Cassandra - a decentralized structured storage system

14 Dec 2020

Introduction

Cassandra is a distributed storage system that runs over cheap commodity servers and handles high write throughput while maintaining low latency for read operations.
At the time of writing, it was used to support the search for Facebook Inbox.
Link to the paper
Link to the implementation

A table is a distributed multidimensional map.
The key is a string (generally 16-36 bytes long), while the value is a structured object.
Every operation under a single row key is atomic per replica.
Columns are grouped together into sets called column families.
There are two types of columns families:
- Simple families.
- Super column families: visualized as a column family within a column family.
Columns can be sorted by name or time (used to display results in time sorted order).
The API supports insert, get and delete operations.

Any read/write request gets routed to any node in the cluster. The node determines the replicas for a given key and routes the request.
For write query, the system waits for a quorum of replicas to acknowledge the writes’ completion.
For read query, the system either routes the requests to the closest replica (might fetch stale results) or routes the requests to all replicas and waits for a quorum of responses.

Cassandra partitions data across the cluster using consistent hashing with an order-preserving hash function.
The hash function’s output range is treated as a fixed circular ring, and each node is assigned a random position on the ring.
An incoming request specifies a key used to route requests.
One benefit of this approach is that the addition/removal of a node only affects its immediate neighbors.
However, randomly assigning nodes leads to non-uniform data and load distribution.
Cassandra uses the load information and moves lightly loaded nodes to reduce the load on other nodes.

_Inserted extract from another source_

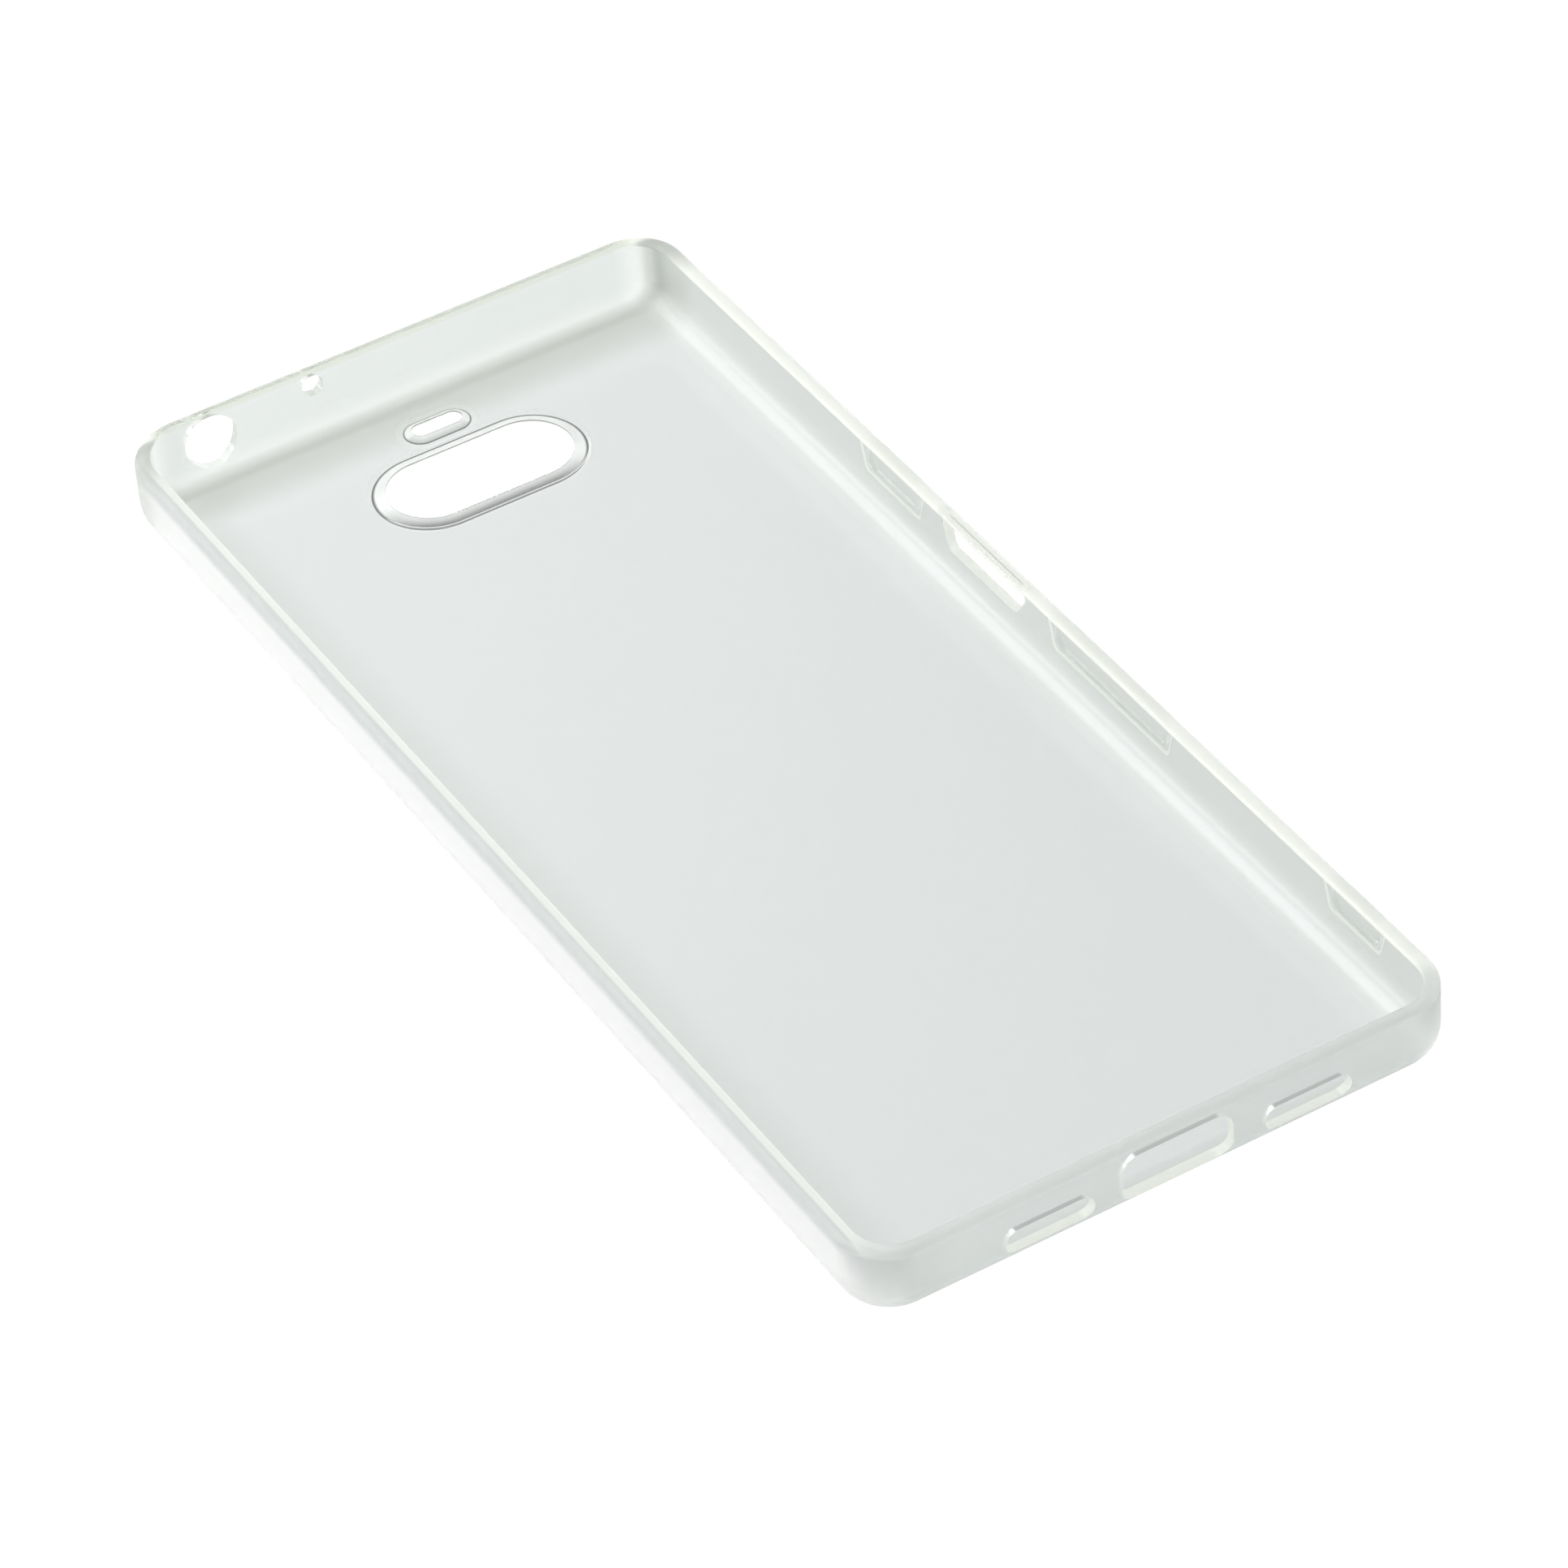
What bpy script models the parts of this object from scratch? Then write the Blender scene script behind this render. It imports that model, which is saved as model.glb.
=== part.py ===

Each data item is replicated at N hosts, where N is the per-instance replication factor.
Cassandra supports the following replication policies: Rack Unaware, Rack Aware (within a datacenter), and Datacenter Aware.
For “Rack Aware” and “Datacenter Aware” strategies, Zookeeper elects a leader among the nodes and holds metadata about which range a node is responsible for.
In case of node failure and network partitions, the quorum requirements are relaxed.

Cluster membership is based on Scuttlebutt, a very efficient anti-entropy Gossip based mechanism.
Cassandra uses a modified version of $\phi$ Accrual Failure Detector for detecting failures, which provides the suspicion level (of failure) for each node.

A node, starting for the first time, chooses a random position in the ring.
This information is persisted on the local disk, on Zookeeper, and gossiped around the cluster (so any node can route any query in the cluster).
During bootstrapping, the newly joined node reads a list of contact points (within the cluster) using a configuration file.

Generally, a write operation involves a write into a commit log (for durability and recoverability), followed by a write into the in-memory data structures.
A read operation starts with querying the in-memory data and then looks into the filesystem.
Read queries on the filesystem use bloom filters.
Column indices are maintained to make it faster to look up relevant columns.

Components implemented in Java.
System control messages use UDP while messages for replication and request routing uses TCP.
A new commit log is rolled out after the older one exceeds 128MB of size.
All the data is indexed using a primary key.
Data on the disk is chunked into sequences of blocks. Each block contains at most 128 keys and is demarcated by a block index.
When the data is written to the disk, a block index is generated and maintained in the memory for faster access.
A compaction process is performed to merge multiple files (on disk) into one file.

Data from MySQL servers is added to Cassandra using MapReduce processes.
Although Cassandra is a completely decentralized system, adding some coordination (via Zookeeper) is helpful.
For Inbox Search, a per-user index is maintained for all the messages.
For “term search”, the key is the userid, and the words in the message become the super column.
For searching all the messages ever sent/received by a user, the key is the userid, and the recipient ids are the super columns.